[WHAT IS EXPECTED]
Output all lines exactly.

[EXTRACTED RECORDS]

%%

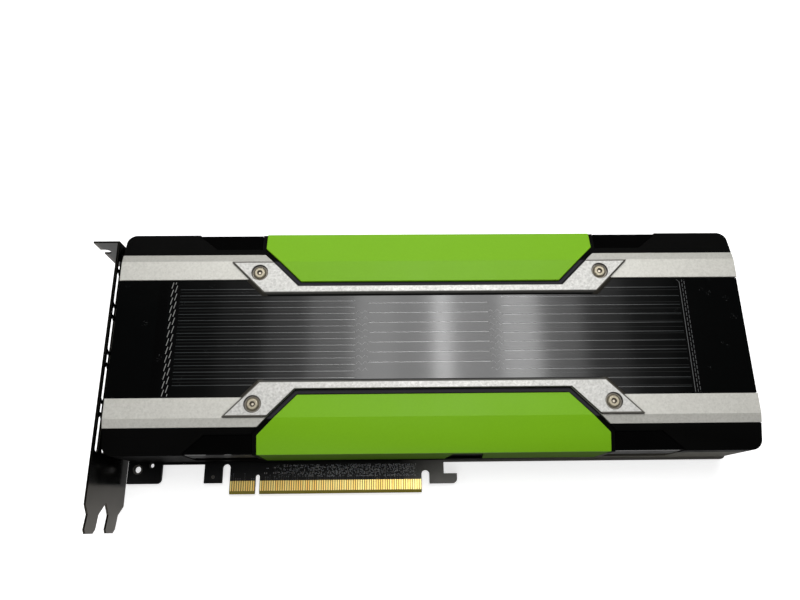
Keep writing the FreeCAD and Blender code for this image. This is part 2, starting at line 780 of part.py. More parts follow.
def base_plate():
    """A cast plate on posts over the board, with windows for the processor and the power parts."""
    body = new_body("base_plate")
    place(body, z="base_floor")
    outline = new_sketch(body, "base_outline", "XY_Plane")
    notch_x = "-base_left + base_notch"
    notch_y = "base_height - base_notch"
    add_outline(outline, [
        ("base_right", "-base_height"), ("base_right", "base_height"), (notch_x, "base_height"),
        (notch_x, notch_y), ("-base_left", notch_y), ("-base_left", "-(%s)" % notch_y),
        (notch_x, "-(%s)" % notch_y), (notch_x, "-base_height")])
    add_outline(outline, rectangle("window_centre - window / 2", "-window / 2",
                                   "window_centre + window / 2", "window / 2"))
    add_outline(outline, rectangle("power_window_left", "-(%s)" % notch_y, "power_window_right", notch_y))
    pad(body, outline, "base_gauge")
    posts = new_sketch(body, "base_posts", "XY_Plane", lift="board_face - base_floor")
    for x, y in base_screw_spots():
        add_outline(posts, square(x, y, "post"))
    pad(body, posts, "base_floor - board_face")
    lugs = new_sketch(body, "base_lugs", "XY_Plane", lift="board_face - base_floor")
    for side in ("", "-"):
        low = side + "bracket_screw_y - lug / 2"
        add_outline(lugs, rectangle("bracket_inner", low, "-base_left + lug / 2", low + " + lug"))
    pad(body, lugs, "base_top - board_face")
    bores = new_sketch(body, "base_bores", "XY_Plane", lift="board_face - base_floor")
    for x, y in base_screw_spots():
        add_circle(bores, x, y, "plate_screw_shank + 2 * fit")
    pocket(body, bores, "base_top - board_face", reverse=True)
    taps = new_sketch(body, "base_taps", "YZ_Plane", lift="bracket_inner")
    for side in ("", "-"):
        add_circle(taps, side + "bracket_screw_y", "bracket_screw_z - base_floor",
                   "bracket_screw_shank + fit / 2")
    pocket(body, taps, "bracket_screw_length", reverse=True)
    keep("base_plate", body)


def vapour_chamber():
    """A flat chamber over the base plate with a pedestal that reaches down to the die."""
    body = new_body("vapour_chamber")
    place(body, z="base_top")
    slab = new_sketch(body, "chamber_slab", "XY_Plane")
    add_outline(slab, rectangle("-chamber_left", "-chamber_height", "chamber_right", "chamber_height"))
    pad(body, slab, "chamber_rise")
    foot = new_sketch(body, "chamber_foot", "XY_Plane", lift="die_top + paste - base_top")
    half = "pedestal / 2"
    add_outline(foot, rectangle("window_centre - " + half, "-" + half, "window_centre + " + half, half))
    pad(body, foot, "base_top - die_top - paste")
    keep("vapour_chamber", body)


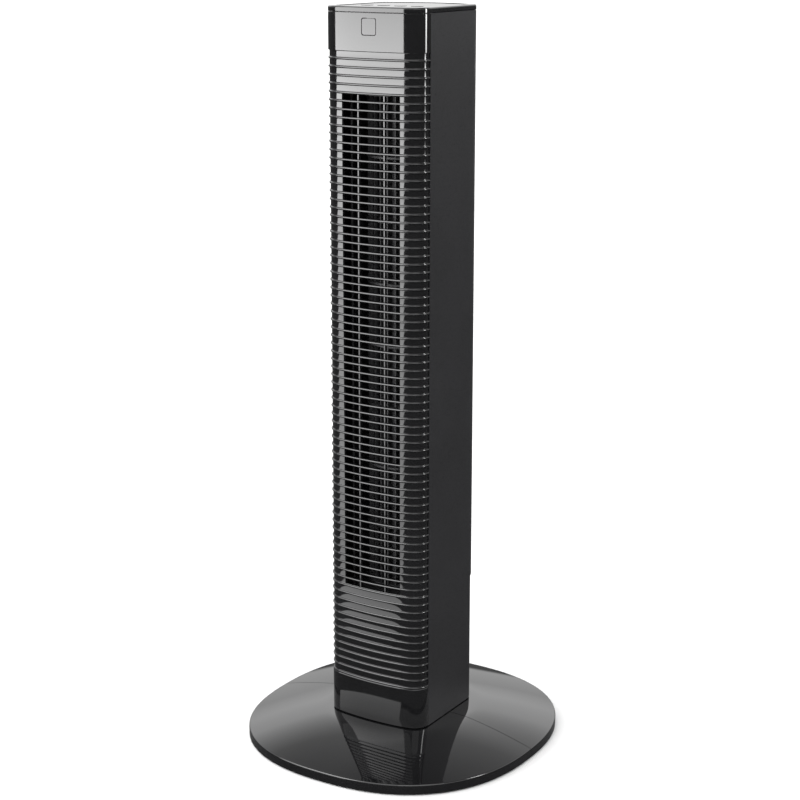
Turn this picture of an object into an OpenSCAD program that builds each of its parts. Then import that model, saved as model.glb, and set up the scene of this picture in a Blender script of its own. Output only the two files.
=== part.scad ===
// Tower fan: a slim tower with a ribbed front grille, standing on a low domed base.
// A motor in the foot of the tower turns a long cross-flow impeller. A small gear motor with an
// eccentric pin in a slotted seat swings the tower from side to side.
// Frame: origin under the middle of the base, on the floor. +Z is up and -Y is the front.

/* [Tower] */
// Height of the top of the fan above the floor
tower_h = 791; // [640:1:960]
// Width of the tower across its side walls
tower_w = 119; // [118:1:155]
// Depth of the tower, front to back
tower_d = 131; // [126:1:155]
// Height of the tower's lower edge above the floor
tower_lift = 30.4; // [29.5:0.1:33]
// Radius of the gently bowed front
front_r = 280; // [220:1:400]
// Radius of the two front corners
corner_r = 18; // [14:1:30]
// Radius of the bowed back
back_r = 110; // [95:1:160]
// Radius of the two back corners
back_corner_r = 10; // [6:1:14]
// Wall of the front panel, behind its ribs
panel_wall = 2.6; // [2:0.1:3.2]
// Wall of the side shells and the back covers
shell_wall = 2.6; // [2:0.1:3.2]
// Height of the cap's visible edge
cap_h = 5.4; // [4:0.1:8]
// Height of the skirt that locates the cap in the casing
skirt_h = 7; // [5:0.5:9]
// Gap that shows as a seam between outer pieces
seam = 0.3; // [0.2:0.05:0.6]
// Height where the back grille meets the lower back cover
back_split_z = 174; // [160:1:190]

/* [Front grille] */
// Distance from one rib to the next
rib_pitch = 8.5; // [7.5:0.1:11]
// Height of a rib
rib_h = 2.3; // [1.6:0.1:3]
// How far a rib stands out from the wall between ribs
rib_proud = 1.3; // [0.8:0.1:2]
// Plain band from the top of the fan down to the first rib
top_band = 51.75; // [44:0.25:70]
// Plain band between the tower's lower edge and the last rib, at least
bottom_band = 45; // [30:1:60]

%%

[RESULT OF THIS TASK]
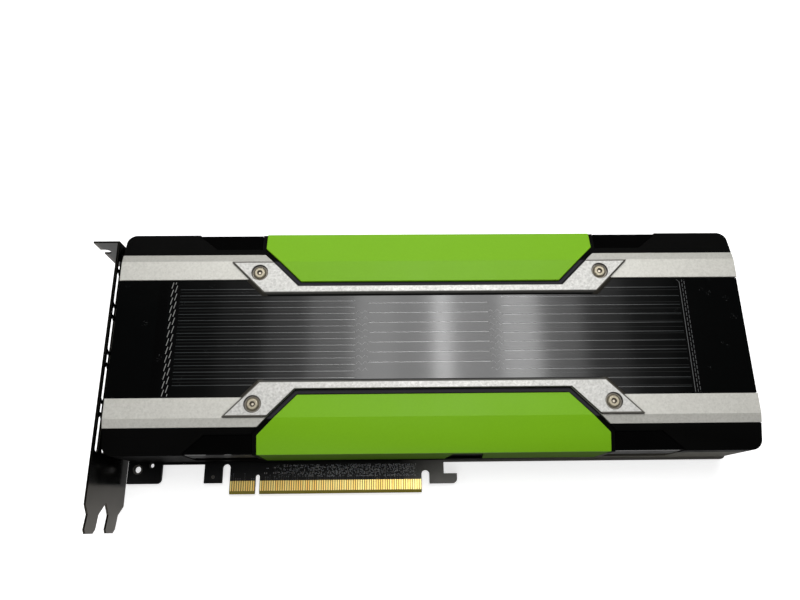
Keep writing the FreeCAD and Blender code for this image. This is part 2, starting at line 780 of part.py. More parts follow.
def base_plate():
    """A cast plate on posts over the board, with windows for the processor and the power parts."""
    body = new_body("base_plate")
    place(body, z="base_floor")
    outline = new_sketch(body, "base_outline", "XY_Plane")
    notch_x = "-base_left + base_notch"
    notch_y = "base_height - base_notch"
    add_outline(outline, [
        ("base_right", "-base_height"), ("base_right", "base_height"), (notch_x, "base_height"),
        (notch_x, notch_y), ("-base_left", notch_y), ("-base_left", "-(%s)" % notch_y),
        (notch_x, "-(%s)" % notch_y), (notch_x, "-base_height")])
    add_outline(outline, rectangle("window_centre - window / 2", "-window / 2",
                                   "window_centre + window / 2", "window / 2"))
    add_outline(outline, rectangle("power_window_left", "-(%s)" % notch_y, "power_window_right", notch_y))
    pad(body, outline, "base_gauge")
    posts = new_sketch(body, "base_posts", "XY_Plane", lift="board_face - base_floor")
    for x, y in base_screw_spots():
        add_outline(posts, square(x, y, "post"))
    pad(body, posts, "base_floor - board_face")
    lugs = new_sketch(body, "base_lugs", "XY_Plane", lift="board_face - base_floor")
    for side in ("", "-"):
        low = side + "bracket_screw_y - lug / 2"
        add_outline(lugs, rectangle("bracket_inner", low, "-base_left + lug / 2", low + " + lug"))
    pad(body, lugs, "base_top - board_face")
    bores = new_sketch(body, "base_bores", "XY_Plane", lift="board_face - base_floor")
    for x, y in base_screw_spots():
        add_circle(bores, x, y, "plate_screw_shank + 2 * fit")
    pocket(body, bores, "base_top - board_face", reverse=True)
    taps = new_sketch(body, "base_taps", "YZ_Plane", lift="bracket_inner")
    for side in ("", "-"):
        add_circle(taps, side + "bracket_screw_y", "bracket_screw_z - base_floor",
                   "bracket_screw_shank + fit / 2")
    pocket(body, taps, "bracket_screw_length", reverse=True)
    keep("base_plate", body)


def vapour_chamber():
    """A flat chamber over the base plate with a pedestal that reaches down to the die."""
    body = new_body("vapour_chamber")
    place(body, z="base_top")
    slab = new_sketch(body, "chamber_slab", "XY_Plane")
    add_outline(slab, rectangle("-chamber_left", "-chamber_height", "chamber_right", "chamber_height"))
    pad(body, slab, "chamber_rise")
    foot = new_sketch(body, "chamber_foot", "XY_Plane", lift="die_top + paste - base_top")
    half = "pedestal / 2"
    add_outline(foot, rectangle("window_centre - " + half, "-" + half, "window_centre + " + half, half))
    pad(body, foot, "base_top - die_top - paste")
    keep("vapour_chamber", body)


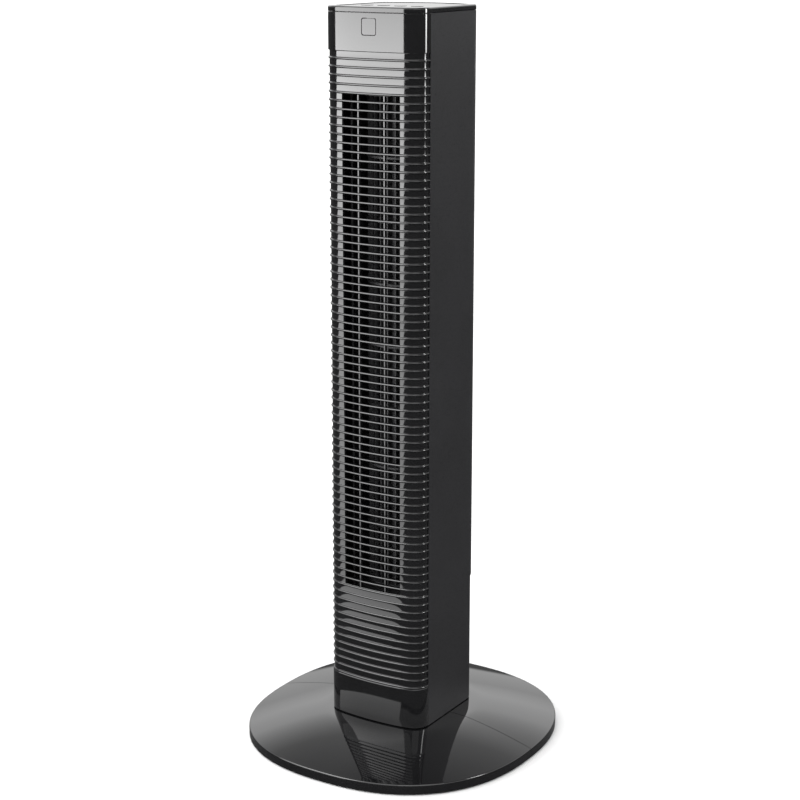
Turn this picture of an object into an OpenSCAD program that builds each of its parts. Then import that model, saved as model.glb, and set up the scene of this picture in a Blender script of its own. Output only the two files.
=== part.scad ===
// Tower fan: a slim tower with a ribbed front grille, standing on a low domed base.
// A motor in the foot of the tower turns a long cross-flow impeller. A small gear motor with an
// eccentric pin in a slotted seat swings the tower from side to side.
// Frame: origin under the middle of the base, on the floor. +Z is up and -Y is the front.

/* [Tower] */
// Height of the top of the fan above the floor
tower_h = 791; // [640:1:960]
// Width of the tower across its side walls
tower_w = 119; // [118:1:155]
// Depth of the tower, front to back
tower_d = 131; // [126:1:155]
// Height of the tower's lower edge above the floor
tower_lift = 30.4; // [29.5:0.1:33]
// Radius of the gently bowed front
front_r = 280; // [220:1:400]
// Radius of the two front corners
corner_r = 18; // [14:1:30]
// Radius of the bowed back
back_r = 110; // [95:1:160]
// Radius of the two back corners
back_corner_r = 10; // [6:1:14]
// Wall of the front panel, behind its ribs
panel_wall = 2.6; // [2:0.1:3.2]
// Wall of the side shells and the back covers
shell_wall = 2.6; // [2:0.1:3.2]
// Height of the cap's visible edge
cap_h = 5.4; // [4:0.1:8]
// Height of the skirt that locates the cap in the casing
skirt_h = 7; // [5:0.5:9]
// Gap that shows as a seam between outer pieces
seam = 0.3; // [0.2:0.05:0.6]
// Height where the back grille meets the lower back cover
back_split_z = 174; // [160:1:190]

/* [Front grille] */
// Distance from one rib to the next
rib_pitch = 8.5; // [7.5:0.1:11]
// Height of a rib
rib_h = 2.3; // [1.6:0.1:3]
// How far a rib stands out from the wall between ribs
rib_proud = 1.3; // [0.8:0.1:2]
// Plain band from the top of the fan down to the first rib
top_band = 51.75; // [44:0.25:70]
// Plain band between the tower's lower edge and the last rib, at least
bottom_band = 45; // [30:1:60]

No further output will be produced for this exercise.